I have a terrible sore throat and fever. And I think you have gone to sleep as well. 

I wished I will be able to see you today in your new white dress but just had a glimpse :( I am sick, it’s hurting me loads. I shall go now and try to rest, have a shift tomorrow. Only came to say, ‘I love ya’

Meggie Noodles

October 20, 2006

I am having my Meggie Noodles :) at 1 of the night I went to get those while I was still talking to you on SMS, not because I love Meggie, but because you do and if you do I certainly want to try them out. Now, I am having them haha, its difficult to grab them in spoon, they are as naughty as you are, as hot, chatpatay and ofcourse cute hehe :) I am also looking at your pics the ones I have, I know you are fast asleep right now, I wonder what you are dreaming about? Am I in your dreams Mish? 

Sweetheart, I love you.

Chukh ke batao

October 19, 2006

“Chukh” ke dekhna hai tumhain ab tu :p haha so you were asking when did I taste you, to tell you the truth I haven’t, but some things needs not to be tasted, you can just look at them and tell how delicious they are, aroma and the look is enough. So is yours, and I am sure you are the most sweet ;)

Yar but, you seemed tensed, worried, I don’t know, maybe its just my imagination but I hope everything is fine. I hope you get all the happiness of life and stay happy. There is nothing else I want more in life.

Jealousy

October 18, 2006

Finally I must admit I do get jealous, not too much, but a little for sure. I don’t want to act like a typical stupid guy, neither I am like that but I don’t know why, I sometimes do feel a little jealousy. I am sorry, I don’t know if it is a good thing or a bad, but when you told me that “A’s” friend calls you.

I don’t want you to feel it’s not worth sharing with me, and you might stop sharing because I always get jealous or act stupid. It’s a different kind of jealousy, really. Its not actually being jealous, its like feeling, wishing that I should have spent those moments with you. I feel empty. Anyway :) I am so happy today because I heard your giggles today, love talking to you sweetheart, really, love you too much.

SMS Chat

October 18, 2006

One of the most beautiful things in life is to have an sms chat with you. Even though when I am dead tired I love each and every sms you send me. Last night I was total tun but I kept the cell in my hand and its vibration kept me awake, well I am sorry that in the end I did sleep hehe :). 

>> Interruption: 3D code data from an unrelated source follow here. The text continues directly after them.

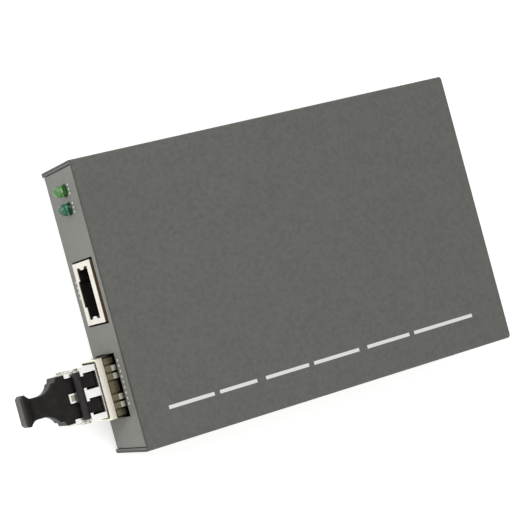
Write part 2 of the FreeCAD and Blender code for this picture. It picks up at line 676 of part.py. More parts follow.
def module_cage():
    """Folded cage, open at the front, with a latch hole and an opening for the connector."""
    cage = module_solid("module_cage")
    half, wall = "cage_width/2", "cage_thick"
    inner = "%s - %s" % (half, wall)
    cage.add("y", "-cage_overhang", "cage_rear",
             box_corners("-" + half, half, "0", "cage_height"))
    cage.cut("y", "-cage_overhang - 1", "cage_rear - cage_thick", box_corners(
        "-(%s)" % inner, inner, wall, "cage_height - cage_thick"))
    cage.cut("z", "-1", "2*cage_thick", box_corners(
        "-(%s)" % inner, inner, "connector_front - 1", "cage_rear - cage_thick"))
    cage.cut("z", "-1", "2*cage_thick", box_corners(
        "-latch_hole_width/2", "latch_hole_width/2", "latch_hole_y - latch_hole_length/2",
        "latch_hole_y + latch_hole_length/2"))


def finger_outline(start, base, rise, bow):
    """Crescent section of a sprung finger that bows away from the cage's face at base."""
    inner = "(finger_reach^2/(8*%s) + %s/2)" % (rise, rise)
    outer = "(%s + finger_thick)" % inner
    spread = "(sqrt(%s^2 - (%s - %s)^2) - finger_reach/2)" % (outer, inner, rise)
    end = "%s + finger_reach" % start
    return (("%s - %s" % (start, spread), base, "-(%s)*%s" % (bow, outer)),
            ("%s + %s" % (end, spread), base),
            (end, base, "%s*%s" % (bow, inner)),
            (start, base))


def cage_spring_collar():
    """Band round the cage's mouth with sprung fingers that bow out towards the panel."""
    collar = module_solid("cage_spring_collar")
    half, thick, high = "cage_width/2", "collar_thick", "cage_height"
    collar.add("y", "-cage_overhang", "-finger_base", box_corners(
        "-%s - %s" % (half, thick), "%s + %s" % (half, thick), "-" + thick,
        "%s + %s" % (high, thick)), box_corners("-" + half, half, "0", high))
    flat_fingers = [("0", "middle_finger_width", "finger_low_rise")]
    for side in ("-1", "1"):
        flat_fingers.append((side + "*end_finger_x", "finger_width", "finger_low_rise"))
        for index in (0, 1):
            flat_fingers.append(("%s*(finger_offset + %d*finger_pitch)" % (side, index),
                                 "finger_width", "finger_rise"))
    start = "-finger_base - finger_overlap"
    for middle, width, rise in flat_fingers:
        edges = "%s - %s/2" % (middle, width), "%s + %s/2" % (middle, width)
        collar.add("x", *edges, finger_outline(start, high, rise, "1"))
        collar.add("x", *edges, finger_outline(start, "0", rise, "-1"))
    for index in (-1, 0, 1):
        middle = "cage_height/2 + %d*side_finger_pitch" % index
        edges = middle + " - side_finger_width/2", middle + " + side_finger_width/2"
        for side in ("-1", "1"):
            outline = finger_outline(start, "%s*%s" % (side, half), "finger_low_rise", side)
            collar.add("z", *edges, [turned(corner) for corner in outline])


def turned(corner):
    """A corner drawn on (Y, X) given again on (X, Y), where a round run bulges the other way."""
    return (corner[1], corner[0]) + tuple("-(%s)" % radius for radius in corner[2:])


def module_connector():
    """Edge connector on the board, inside the back of the cage."""
    connector = module_solid("module_connector")
    half = "connector_width/2"
    connector.add("y", "connector_front", "connector_rear",
                  box_corners("-" + half, half, "0", "connector_high"))
    slot = "tongue_width/2 + running_gap"
    connector.cut("y", "connector_front - 1", "tongue_rear + running_gap", box_corners(
        "-(%s)" % slot, slot, "tongue_low - running_gap",
        "tongue_low + module_board_thick + running_gap"))
    connector.soften("0.4", lambda edge, at: along(edge, "x")
                     and at.z > number("connector_high") - 0.01, "Chamfer")


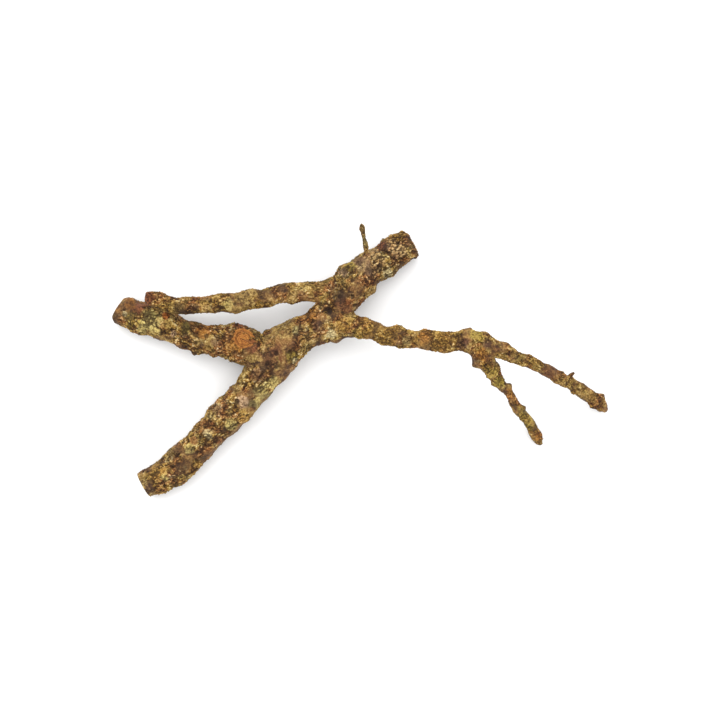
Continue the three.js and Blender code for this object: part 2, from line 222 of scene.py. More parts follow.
def soft_noise(points, seed):
    """Smooth noise from -1 to 1: each lattice corner has a random value, and a point takes the
    eight values round it, weighted by an S-shaped curve of its place in the cube."""
    cell = np.floor(points).astype(np.int64)
    part = points - cell
    weight = part**3 * (part * (part * 6 - 15) + 10)
    total = np.zeros(len(points))
    for corner in np.ndindex(2, 2, 2):
        share = np.prod(np.where(corner, weight, 1 - weight), axis=1)
        total += share * lattice_random(cell + np.array(corner), seed)
    return 2 * total - 1


def layered_noise(points, seed, layers):
    """Noise of several sizes added up, each half as large and half as strong as the one before."""
    total = np.zeros(len(points))
    strength = 1.0
    for layer in range(layers):
        total += strength * soft_noise(points * 2**layer, seed + layer)
        strength /= 2
    return total


def scattered_cells(points, seed):
    """One spot lies somewhere in each cube of a lattice. Gives each point's distance to the
    nearest spot and to the second nearest, and the nearest spot's own random number."""
    base = np.floor(points).astype(np.int64)
    nearest = np.full(len(points), 9.0)
    second = nearest.copy()
    tone = np.zeros(len(points))
    for step in np.ndindex(3, 3, 3):
        cell = base + (np.array(step) - 1)
        own = [lattice_random(cell, seed + axis) for axis in range(3)]
        away = np.linalg.norm(points - cell - np.stack(own, axis=1), axis=1)
        closer = away < nearest
        second = np.where(closer, nearest, np.minimum(second, away))
        tone = np.where(closer, own[0], tone)
        nearest = np.where(closer, away, nearest)
    return nearest, second, tone


def smooth_step(low, high, value):
    """0 below low, 1 above high, and an S-shaped curve between them."""
    t = np.clip((value - low) / (high - low), 0, 1)
    return t * t * (3 - 2 * t)


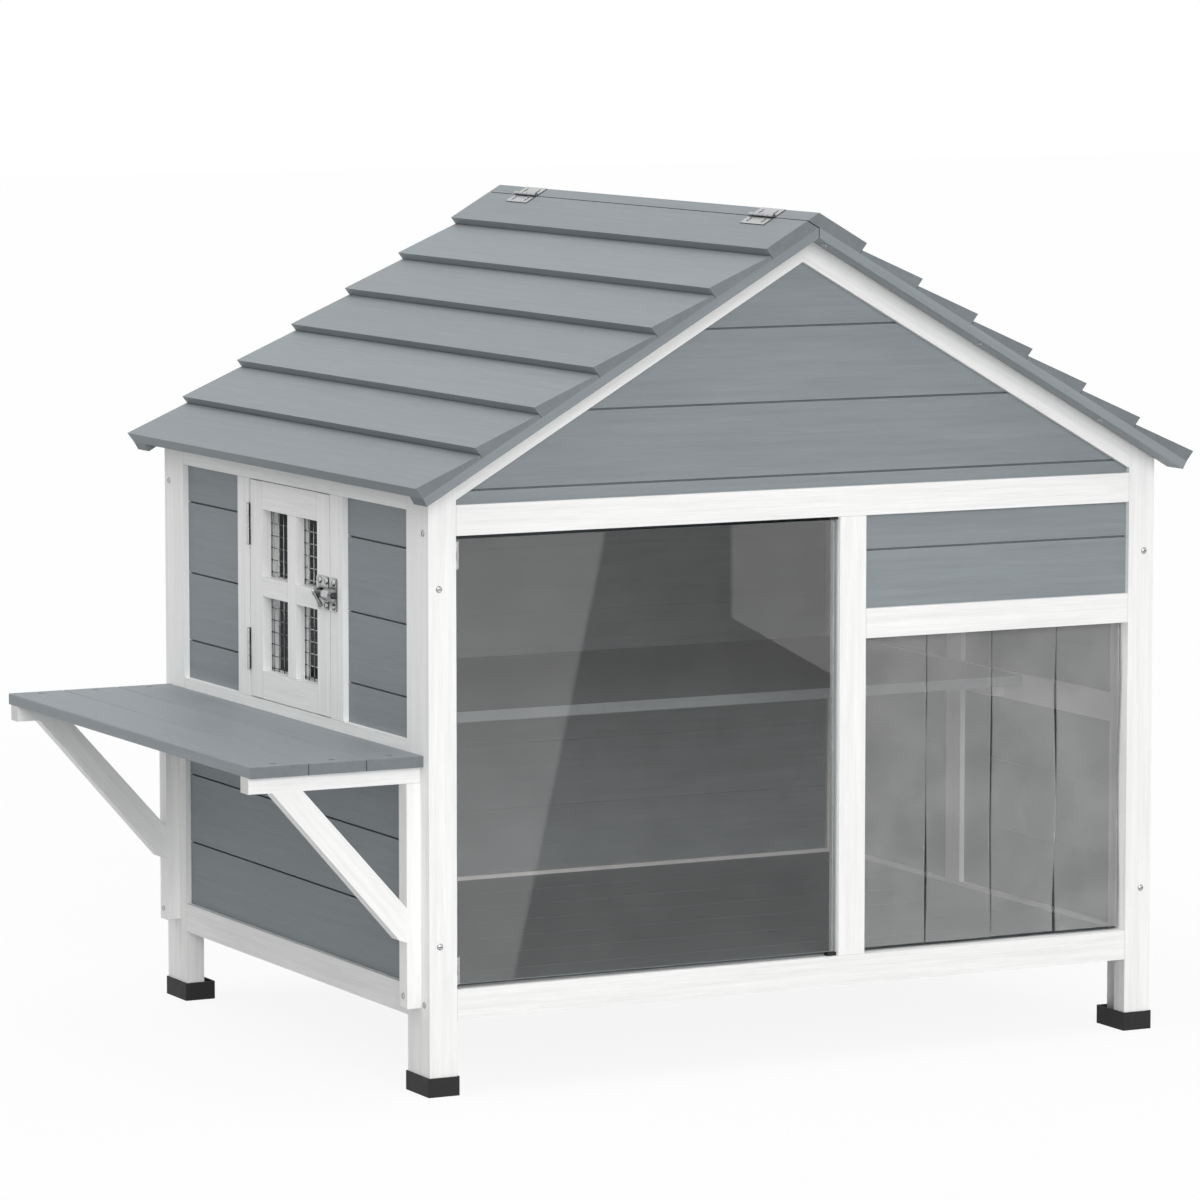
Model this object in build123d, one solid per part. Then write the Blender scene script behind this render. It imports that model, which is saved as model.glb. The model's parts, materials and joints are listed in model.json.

Yesterday was a wonderful day, I sat on your chair, used the same keyboard, with each keypress I felt I was touching an area where you have touched. The mic, it was too close, it must have felt your breaths and how could I not kiss it? :) wish I was that lucky to feel your breaths from that close. 

That was it, I guess I will miss you today and when you are free, talk to you as much as I can.

Hello Mish!!

October 17, 2006

I don’t know, I just had an stupid idea to talk to you while I can’t talk to you :) how? Well, here, by writing a new blog, specially dedicated to you. I ll keep this blog private but I am not sure, maybe it can be searched from the net so I don’t wanna take your name, I ll call you, Mish. 

Hmmm I am total tun right now, I came back from a late night shift & then had to go early because of the team meeting and again its almost 2 of the night, and I have to go early again in the morning. But well, today, actually yesterday that was 16th oct 2006 you were looking way too pretty. In your pink shirt. Perfect princes, white pants with zippers and all :) truth is, you looked out of the world. It was difficult to resist and keep the distance hehe, so I decided not to come too close. I know I told ya you looked nice but I know I cant truly tell you my feelings, how truly you looked an absolute angel. Maybe, one day, you will find out. Maybe, you will never :) 

Anyway, I think I am total behosh and I don’t even know what I have written up there. I have a quiz tomorrow and I am not much motivated for it.